-- START --

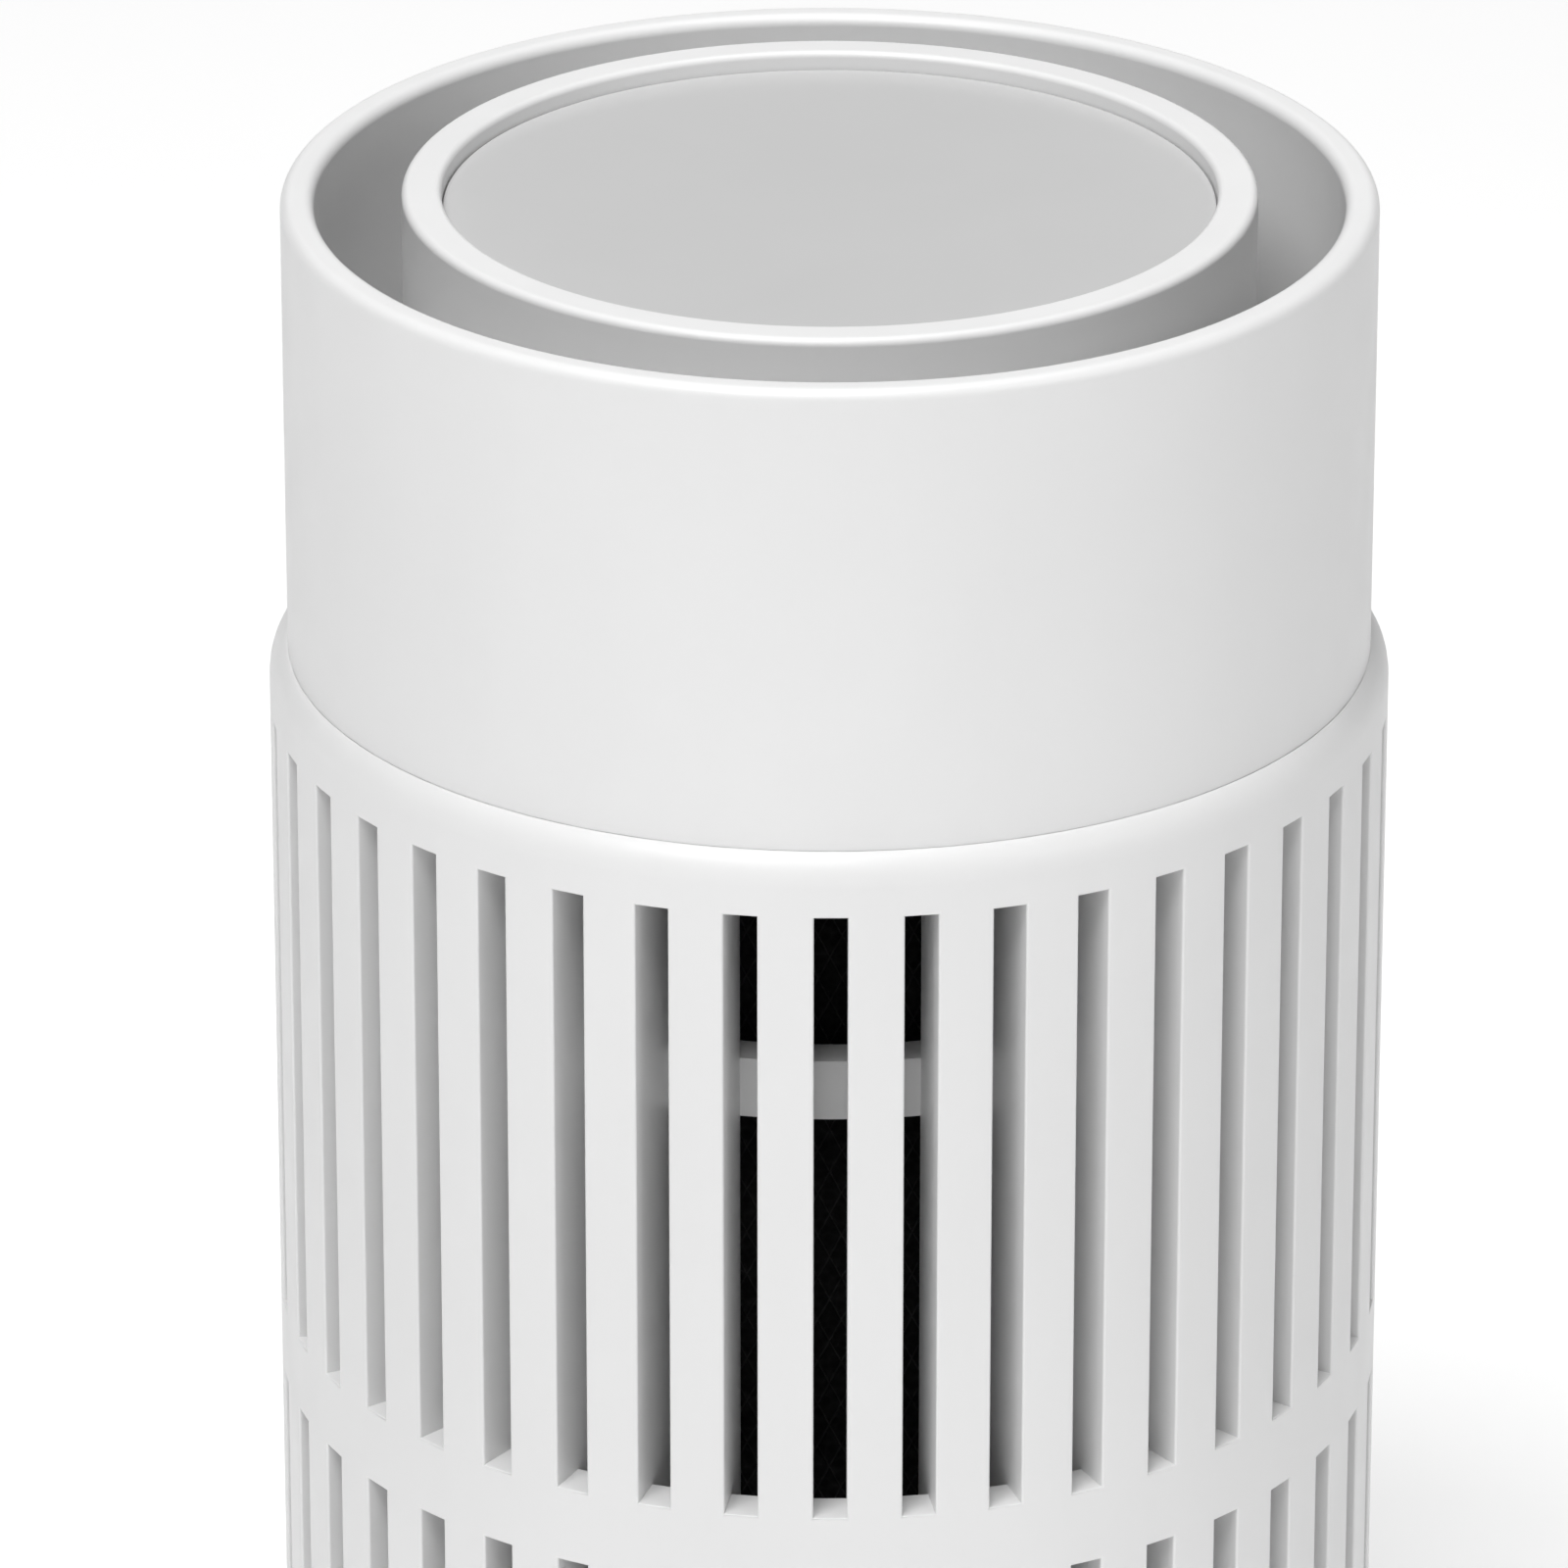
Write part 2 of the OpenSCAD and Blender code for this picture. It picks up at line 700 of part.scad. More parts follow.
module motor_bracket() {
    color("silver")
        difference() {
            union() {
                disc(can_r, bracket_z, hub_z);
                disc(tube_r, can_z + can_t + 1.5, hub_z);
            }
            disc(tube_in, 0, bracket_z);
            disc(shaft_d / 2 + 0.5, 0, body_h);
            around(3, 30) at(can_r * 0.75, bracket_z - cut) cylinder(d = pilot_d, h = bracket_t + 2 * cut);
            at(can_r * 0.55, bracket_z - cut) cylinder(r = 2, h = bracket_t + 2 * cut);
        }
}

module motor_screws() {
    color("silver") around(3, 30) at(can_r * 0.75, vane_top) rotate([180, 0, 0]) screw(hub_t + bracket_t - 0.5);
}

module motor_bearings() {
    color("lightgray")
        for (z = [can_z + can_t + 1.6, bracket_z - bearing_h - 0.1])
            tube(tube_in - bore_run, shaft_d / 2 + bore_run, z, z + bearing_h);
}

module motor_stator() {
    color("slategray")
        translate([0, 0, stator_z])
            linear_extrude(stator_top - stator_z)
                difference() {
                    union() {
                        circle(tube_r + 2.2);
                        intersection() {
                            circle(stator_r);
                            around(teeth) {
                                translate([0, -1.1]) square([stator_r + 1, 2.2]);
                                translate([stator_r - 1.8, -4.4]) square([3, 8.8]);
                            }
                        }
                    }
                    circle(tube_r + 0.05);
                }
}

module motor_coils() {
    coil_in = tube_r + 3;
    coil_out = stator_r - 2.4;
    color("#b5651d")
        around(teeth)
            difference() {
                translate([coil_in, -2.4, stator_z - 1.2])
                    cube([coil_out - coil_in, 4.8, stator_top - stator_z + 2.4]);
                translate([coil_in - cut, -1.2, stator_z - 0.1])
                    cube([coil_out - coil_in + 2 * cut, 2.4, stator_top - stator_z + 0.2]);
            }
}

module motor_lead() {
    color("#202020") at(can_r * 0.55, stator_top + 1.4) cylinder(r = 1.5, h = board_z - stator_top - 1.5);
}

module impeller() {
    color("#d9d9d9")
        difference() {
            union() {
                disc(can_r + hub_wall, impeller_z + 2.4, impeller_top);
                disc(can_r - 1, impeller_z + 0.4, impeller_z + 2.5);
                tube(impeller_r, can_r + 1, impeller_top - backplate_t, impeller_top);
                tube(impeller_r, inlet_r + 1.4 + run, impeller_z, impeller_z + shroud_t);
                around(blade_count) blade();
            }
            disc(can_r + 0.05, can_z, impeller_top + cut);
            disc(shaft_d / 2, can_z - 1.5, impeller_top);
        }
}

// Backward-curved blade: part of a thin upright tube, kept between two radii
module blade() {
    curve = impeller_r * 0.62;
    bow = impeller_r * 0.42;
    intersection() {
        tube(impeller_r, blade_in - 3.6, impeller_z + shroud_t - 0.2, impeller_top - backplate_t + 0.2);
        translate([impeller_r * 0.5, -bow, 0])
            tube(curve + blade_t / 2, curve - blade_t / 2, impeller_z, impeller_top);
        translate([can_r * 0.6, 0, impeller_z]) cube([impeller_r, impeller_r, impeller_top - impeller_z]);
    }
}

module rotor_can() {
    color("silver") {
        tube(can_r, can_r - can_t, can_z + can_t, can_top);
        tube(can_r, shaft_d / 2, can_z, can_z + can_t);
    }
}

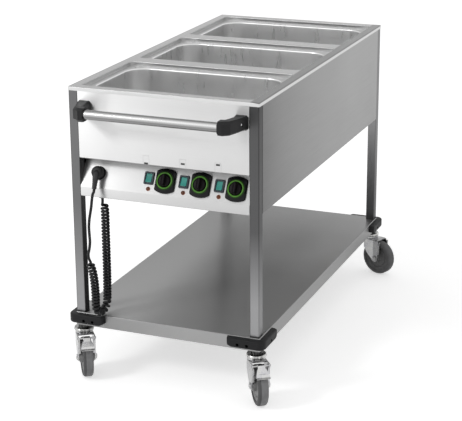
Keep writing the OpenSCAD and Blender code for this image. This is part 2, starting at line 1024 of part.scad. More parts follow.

-- END --

--- Exercise prompt ---
Quote each line above in full, word for word.

--- Solution for this exercise ---
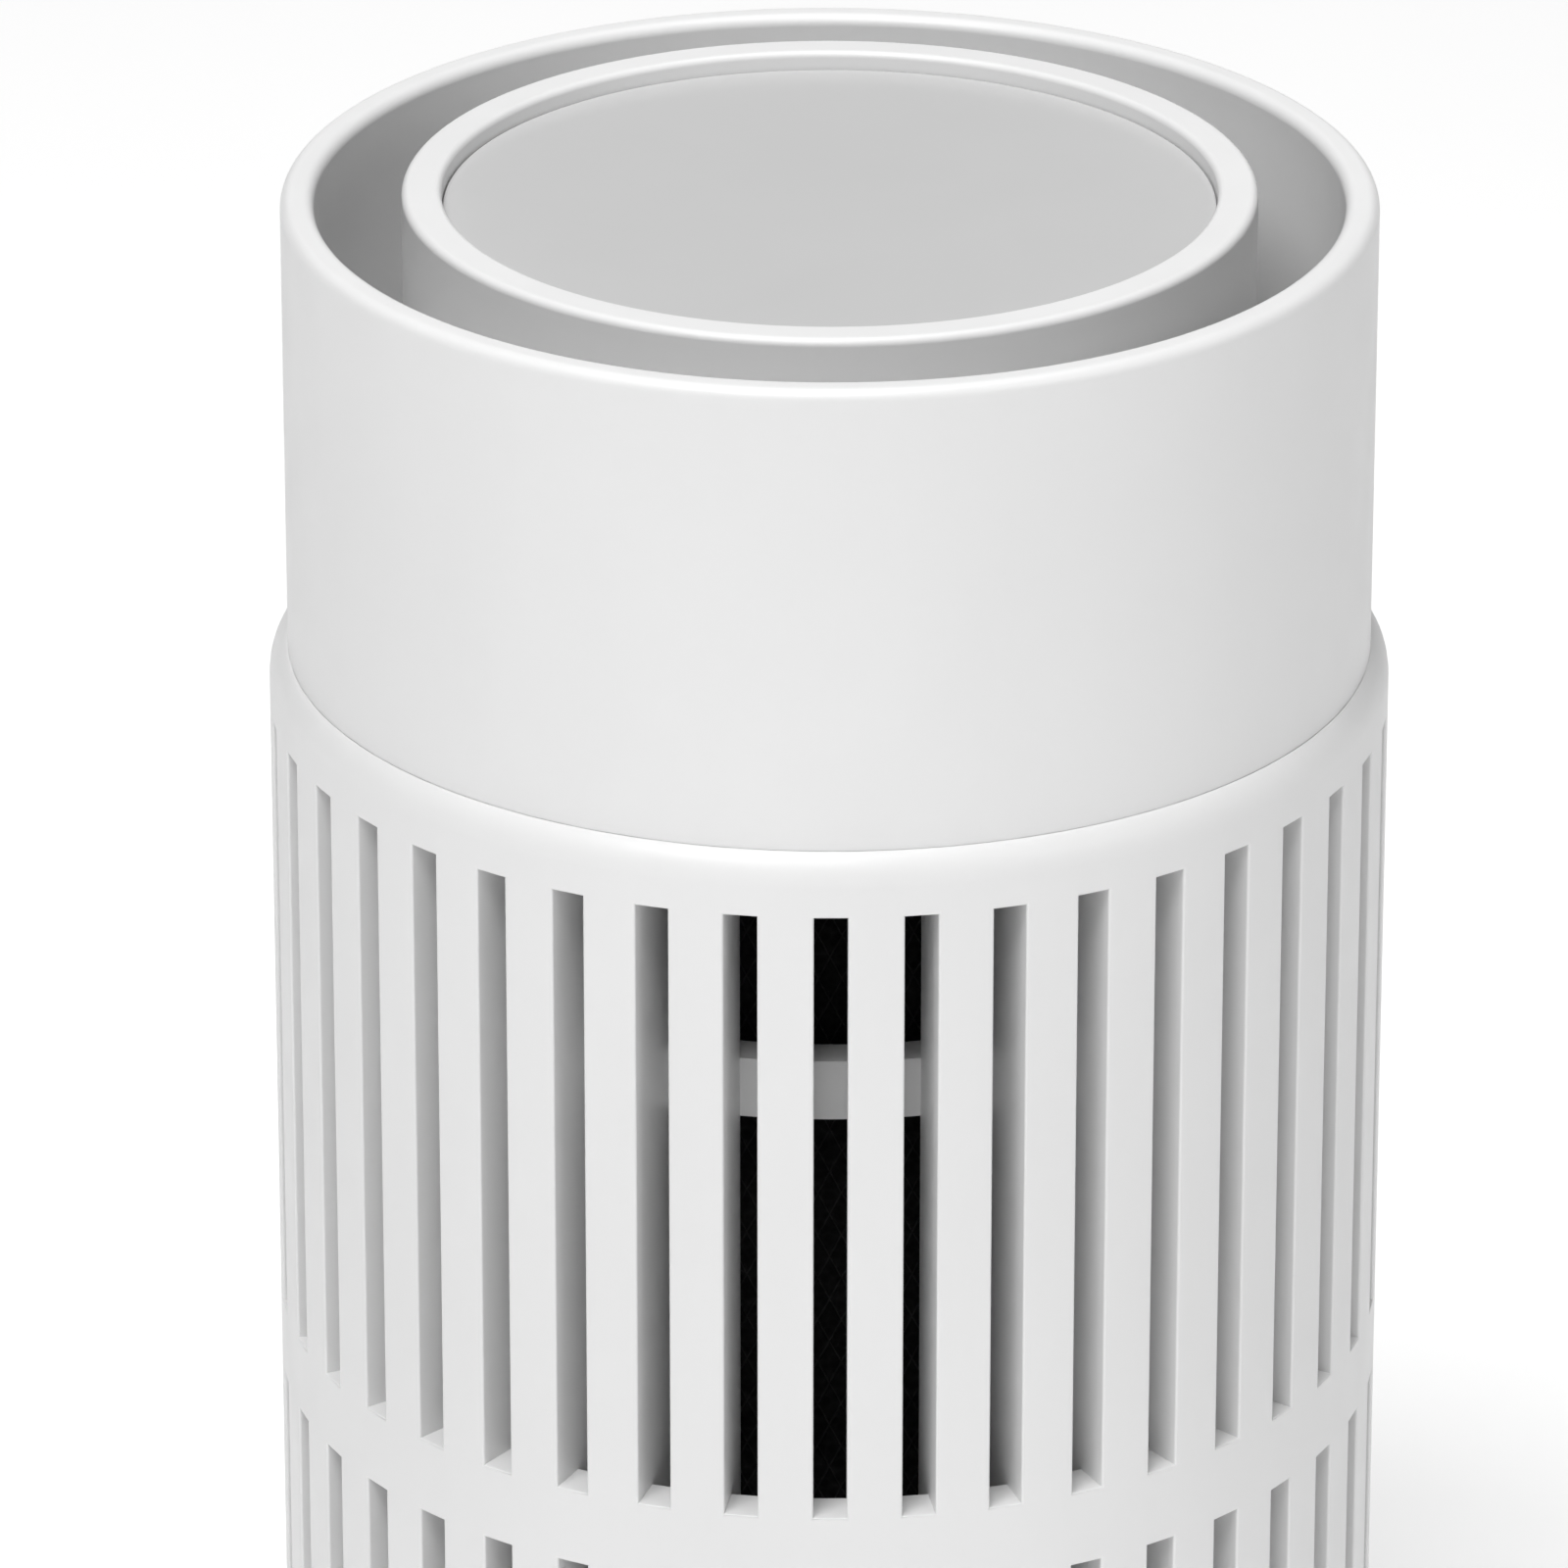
Write part 2 of the OpenSCAD and Blender code for this picture. It picks up at line 700 of part.scad. More parts follow.
module motor_bracket() {
    color("silver")
        difference() {
            union() {
                disc(can_r, bracket_z, hub_z);
                disc(tube_r, can_z + can_t + 1.5, hub_z);
            }
            disc(tube_in, 0, bracket_z);
            disc(shaft_d / 2 + 0.5, 0, body_h);
            around(3, 30) at(can_r * 0.75, bracket_z - cut) cylinder(d = pilot_d, h = bracket_t + 2 * cut);
            at(can_r * 0.55, bracket_z - cut) cylinder(r = 2, h = bracket_t + 2 * cut);
        }
}

module motor_screws() {
    color("silver") around(3, 30) at(can_r * 0.75, vane_top) rotate([180, 0, 0]) screw(hub_t + bracket_t - 0.5);
}

module motor_bearings() {
    color("lightgray")
        for (z = [can_z + can_t + 1.6, bracket_z - bearing_h - 0.1])
            tube(tube_in - bore_run, shaft_d / 2 + bore_run, z, z + bearing_h);
}

module motor_stator() {
    color("slategray")
        translate([0, 0, stator_z])
            linear_extrude(stator_top - stator_z)
                difference() {
                    union() {
                        circle(tube_r + 2.2);
                        intersection() {
                            circle(stator_r);
                            around(teeth) {
                                translate([0, -1.1]) square([stator_r + 1, 2.2]);
                                translate([stator_r - 1.8, -4.4]) square([3, 8.8]);
                            }
                        }
                    }
                    circle(tube_r + 0.05);
                }
}

module motor_coils() {
    coil_in = tube_r + 3;
    coil_out = stator_r - 2.4;
    color("#b5651d")
        around(teeth)
            difference() {
                translate([coil_in, -2.4, stator_z - 1.2])
                    cube([coil_out - coil_in, 4.8, stator_top - stator_z + 2.4]);
                translate([coil_in - cut, -1.2, stator_z - 0.1])
                    cube([coil_out - coil_in + 2 * cut, 2.4, stator_top - stator_z + 0.2]);
            }
}

module motor_lead() {
    color("#202020") at(can_r * 0.55, stator_top + 1.4) cylinder(r = 1.5, h = board_z - stator_top - 1.5);
}

module impeller() {
    color("#d9d9d9")
        difference() {
            union() {
                disc(can_r + hub_wall, impeller_z + 2.4, impeller_top);
                disc(can_r - 1, impeller_z + 0.4, impeller_z + 2.5);
                tube(impeller_r, can_r + 1, impeller_top - backplate_t, impeller_top);
                tube(impeller_r, inlet_r + 1.4 + run, impeller_z, impeller_z + shroud_t);
                around(blade_count) blade();
            }
            disc(can_r + 0.05, can_z, impeller_top + cut);
            disc(shaft_d / 2, can_z - 1.5, impeller_top);
        }
}

// Backward-curved blade: part of a thin upright tube, kept between two radii
module blade() {
    curve = impeller_r * 0.62;
    bow = impeller_r * 0.42;
    intersection() {
        tube(impeller_r, blade_in - 3.6, impeller_z + shroud_t - 0.2, impeller_top - backplate_t + 0.2);
        translate([impeller_r * 0.5, -bow, 0])
            tube(curve + blade_t / 2, curve - blade_t / 2, impeller_z, impeller_top);
        translate([can_r * 0.6, 0, impeller_z]) cube([impeller_r, impeller_r, impeller_top - impeller_z]);
    }
}

module rotor_can() {
    color("silver") {
        tube(can_r, can_r - can_t, can_z + can_t, can_top);
        tube(can_r, shaft_d / 2, can_z, can_z + can_t);
    }
}

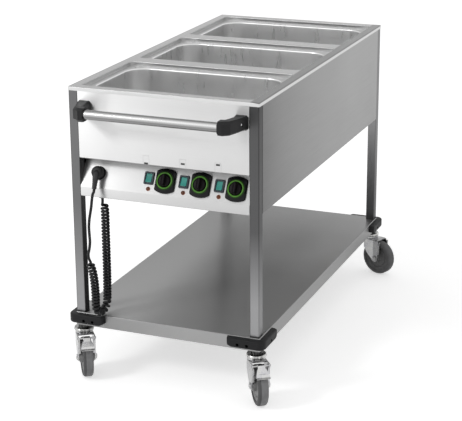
Keep writing the OpenSCAD and Blender code for this image. This is part 2, starting at line 1024 of part.scad. More parts follow.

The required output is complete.